__Data lines__.
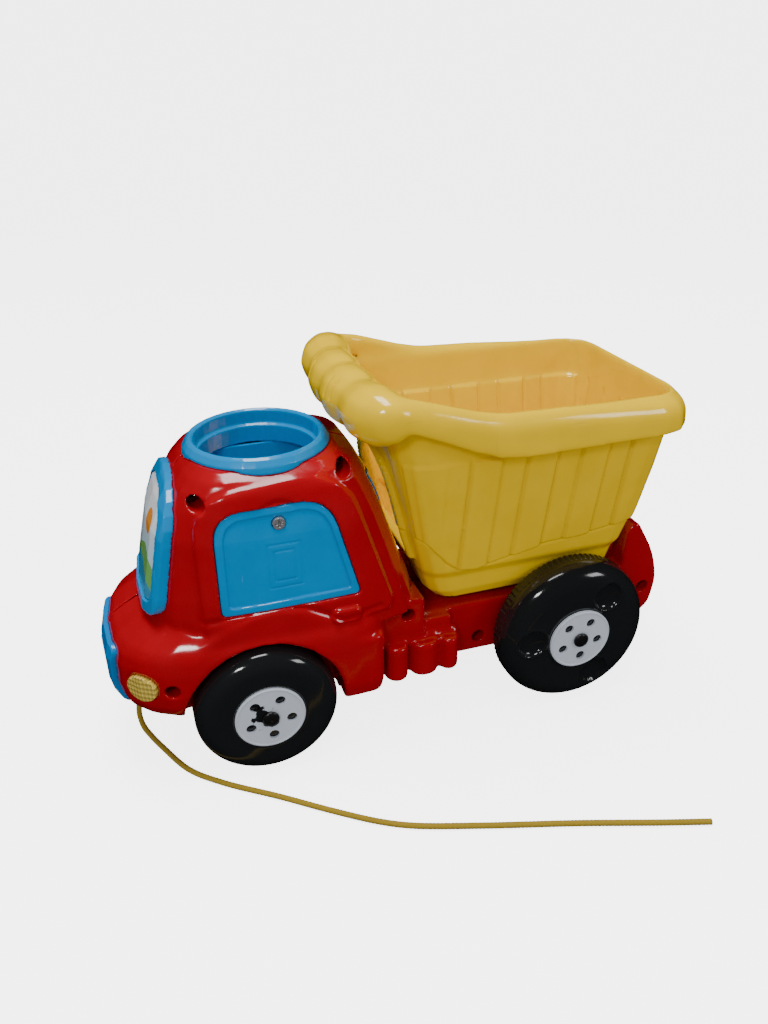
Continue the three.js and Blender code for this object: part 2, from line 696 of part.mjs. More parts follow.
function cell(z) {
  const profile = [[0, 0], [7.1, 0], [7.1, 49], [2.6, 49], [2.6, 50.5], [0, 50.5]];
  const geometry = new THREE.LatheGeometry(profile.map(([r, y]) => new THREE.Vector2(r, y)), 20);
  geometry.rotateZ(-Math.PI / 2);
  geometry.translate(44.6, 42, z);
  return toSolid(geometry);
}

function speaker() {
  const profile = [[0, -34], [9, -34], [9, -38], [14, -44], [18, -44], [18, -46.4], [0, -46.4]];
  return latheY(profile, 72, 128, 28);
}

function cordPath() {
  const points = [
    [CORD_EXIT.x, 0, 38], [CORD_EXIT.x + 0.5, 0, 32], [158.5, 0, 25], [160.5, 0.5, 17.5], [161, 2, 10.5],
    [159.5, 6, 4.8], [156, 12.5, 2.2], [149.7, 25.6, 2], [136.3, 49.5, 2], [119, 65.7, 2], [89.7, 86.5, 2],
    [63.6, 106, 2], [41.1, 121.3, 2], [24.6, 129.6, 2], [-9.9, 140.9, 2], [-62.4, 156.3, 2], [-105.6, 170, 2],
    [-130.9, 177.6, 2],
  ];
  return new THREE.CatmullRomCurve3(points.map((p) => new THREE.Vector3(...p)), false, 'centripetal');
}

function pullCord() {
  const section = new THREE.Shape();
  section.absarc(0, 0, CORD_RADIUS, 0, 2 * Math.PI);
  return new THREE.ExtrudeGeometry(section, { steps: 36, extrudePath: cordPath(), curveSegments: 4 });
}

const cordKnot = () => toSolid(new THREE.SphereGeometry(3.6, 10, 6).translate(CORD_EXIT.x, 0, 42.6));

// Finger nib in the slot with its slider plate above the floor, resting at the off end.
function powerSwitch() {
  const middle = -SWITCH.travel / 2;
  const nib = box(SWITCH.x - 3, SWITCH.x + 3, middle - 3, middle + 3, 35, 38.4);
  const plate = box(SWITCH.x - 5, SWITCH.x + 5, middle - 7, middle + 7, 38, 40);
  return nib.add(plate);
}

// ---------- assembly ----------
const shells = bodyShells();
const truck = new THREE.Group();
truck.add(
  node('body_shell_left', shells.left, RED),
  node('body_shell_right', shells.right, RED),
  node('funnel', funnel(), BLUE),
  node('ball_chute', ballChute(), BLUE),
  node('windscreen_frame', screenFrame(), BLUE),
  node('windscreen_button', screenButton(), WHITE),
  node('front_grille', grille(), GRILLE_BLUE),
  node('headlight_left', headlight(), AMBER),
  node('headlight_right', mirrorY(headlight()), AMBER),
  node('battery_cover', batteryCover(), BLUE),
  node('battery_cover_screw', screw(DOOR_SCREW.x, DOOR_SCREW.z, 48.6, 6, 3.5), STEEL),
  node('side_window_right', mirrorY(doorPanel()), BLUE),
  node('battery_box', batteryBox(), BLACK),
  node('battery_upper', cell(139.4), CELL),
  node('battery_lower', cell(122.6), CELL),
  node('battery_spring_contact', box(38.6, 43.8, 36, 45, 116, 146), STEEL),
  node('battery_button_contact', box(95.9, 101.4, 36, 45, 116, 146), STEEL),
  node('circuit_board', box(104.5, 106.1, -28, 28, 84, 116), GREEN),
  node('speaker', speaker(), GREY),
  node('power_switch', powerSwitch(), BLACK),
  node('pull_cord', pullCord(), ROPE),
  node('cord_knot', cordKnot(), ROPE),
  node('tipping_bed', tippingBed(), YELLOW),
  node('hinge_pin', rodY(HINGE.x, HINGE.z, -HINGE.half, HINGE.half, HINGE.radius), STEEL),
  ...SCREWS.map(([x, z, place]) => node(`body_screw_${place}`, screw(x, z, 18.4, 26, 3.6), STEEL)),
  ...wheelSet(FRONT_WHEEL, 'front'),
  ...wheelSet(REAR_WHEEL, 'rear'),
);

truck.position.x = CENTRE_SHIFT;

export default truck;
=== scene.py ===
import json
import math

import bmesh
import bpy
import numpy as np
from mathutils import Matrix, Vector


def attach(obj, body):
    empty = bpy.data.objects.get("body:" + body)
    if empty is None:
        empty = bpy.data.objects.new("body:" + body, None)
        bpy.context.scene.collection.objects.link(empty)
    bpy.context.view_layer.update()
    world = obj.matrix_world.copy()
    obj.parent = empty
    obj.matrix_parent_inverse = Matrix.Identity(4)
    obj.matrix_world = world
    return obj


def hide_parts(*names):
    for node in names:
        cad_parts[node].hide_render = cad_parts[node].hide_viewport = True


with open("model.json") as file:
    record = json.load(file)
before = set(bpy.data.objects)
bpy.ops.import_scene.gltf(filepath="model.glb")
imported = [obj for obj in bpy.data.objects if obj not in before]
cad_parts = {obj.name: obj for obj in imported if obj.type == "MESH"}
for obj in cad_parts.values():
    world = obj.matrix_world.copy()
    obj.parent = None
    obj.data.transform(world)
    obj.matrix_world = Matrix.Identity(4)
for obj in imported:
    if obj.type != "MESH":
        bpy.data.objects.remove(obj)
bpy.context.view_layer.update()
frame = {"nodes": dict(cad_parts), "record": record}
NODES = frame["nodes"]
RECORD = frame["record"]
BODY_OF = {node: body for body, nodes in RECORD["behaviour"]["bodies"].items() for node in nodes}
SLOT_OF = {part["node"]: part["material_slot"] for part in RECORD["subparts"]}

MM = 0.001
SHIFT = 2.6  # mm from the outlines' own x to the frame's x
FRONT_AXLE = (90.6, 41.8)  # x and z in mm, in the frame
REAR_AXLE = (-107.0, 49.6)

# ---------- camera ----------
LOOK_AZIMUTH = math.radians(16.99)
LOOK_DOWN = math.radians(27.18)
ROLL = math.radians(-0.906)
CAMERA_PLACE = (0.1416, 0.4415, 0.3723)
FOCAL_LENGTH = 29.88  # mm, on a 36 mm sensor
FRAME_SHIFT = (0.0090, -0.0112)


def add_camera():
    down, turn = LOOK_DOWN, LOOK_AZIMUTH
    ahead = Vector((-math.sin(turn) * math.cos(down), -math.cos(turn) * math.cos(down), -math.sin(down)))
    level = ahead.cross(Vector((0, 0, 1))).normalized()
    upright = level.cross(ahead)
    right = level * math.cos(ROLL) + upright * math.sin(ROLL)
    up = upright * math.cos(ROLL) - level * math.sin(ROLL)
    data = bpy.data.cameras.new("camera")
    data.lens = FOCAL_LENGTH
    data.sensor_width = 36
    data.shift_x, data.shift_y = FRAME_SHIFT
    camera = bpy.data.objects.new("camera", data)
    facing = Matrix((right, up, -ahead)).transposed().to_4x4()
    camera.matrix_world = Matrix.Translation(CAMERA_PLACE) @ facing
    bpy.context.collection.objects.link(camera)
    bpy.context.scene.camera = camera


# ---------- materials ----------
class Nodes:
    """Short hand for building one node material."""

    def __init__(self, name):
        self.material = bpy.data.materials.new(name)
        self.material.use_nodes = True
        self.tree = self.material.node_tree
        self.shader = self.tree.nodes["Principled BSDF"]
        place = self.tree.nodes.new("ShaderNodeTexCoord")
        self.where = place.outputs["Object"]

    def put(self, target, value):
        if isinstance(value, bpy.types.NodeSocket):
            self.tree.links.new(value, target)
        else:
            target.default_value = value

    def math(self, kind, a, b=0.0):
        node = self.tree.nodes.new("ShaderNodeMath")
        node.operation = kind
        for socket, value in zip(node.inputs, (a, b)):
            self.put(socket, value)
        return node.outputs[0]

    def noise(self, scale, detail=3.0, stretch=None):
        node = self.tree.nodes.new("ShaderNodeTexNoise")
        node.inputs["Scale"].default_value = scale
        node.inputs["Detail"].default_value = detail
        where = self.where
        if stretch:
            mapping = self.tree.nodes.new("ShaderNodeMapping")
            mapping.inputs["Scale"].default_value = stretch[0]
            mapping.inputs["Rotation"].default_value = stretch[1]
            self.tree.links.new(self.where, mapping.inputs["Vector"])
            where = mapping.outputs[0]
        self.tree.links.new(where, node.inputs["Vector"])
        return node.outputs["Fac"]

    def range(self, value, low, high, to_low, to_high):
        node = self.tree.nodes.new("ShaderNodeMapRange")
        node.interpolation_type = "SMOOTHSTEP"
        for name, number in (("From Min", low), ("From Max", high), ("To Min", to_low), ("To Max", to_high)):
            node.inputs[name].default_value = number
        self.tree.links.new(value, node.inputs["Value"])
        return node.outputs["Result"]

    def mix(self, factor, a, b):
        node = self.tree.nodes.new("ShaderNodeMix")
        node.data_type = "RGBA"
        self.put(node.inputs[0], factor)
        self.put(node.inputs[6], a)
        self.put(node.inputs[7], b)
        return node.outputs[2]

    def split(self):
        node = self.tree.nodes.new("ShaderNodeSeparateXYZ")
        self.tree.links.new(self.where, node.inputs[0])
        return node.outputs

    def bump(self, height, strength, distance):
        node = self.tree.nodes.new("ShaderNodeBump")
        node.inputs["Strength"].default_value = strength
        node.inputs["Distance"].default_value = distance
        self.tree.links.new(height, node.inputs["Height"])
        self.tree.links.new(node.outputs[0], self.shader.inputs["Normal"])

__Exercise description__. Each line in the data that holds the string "model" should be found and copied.

__In response__.
with open("model.json") as file:
bpy.ops.import_scene.gltf(filepath="model.glb")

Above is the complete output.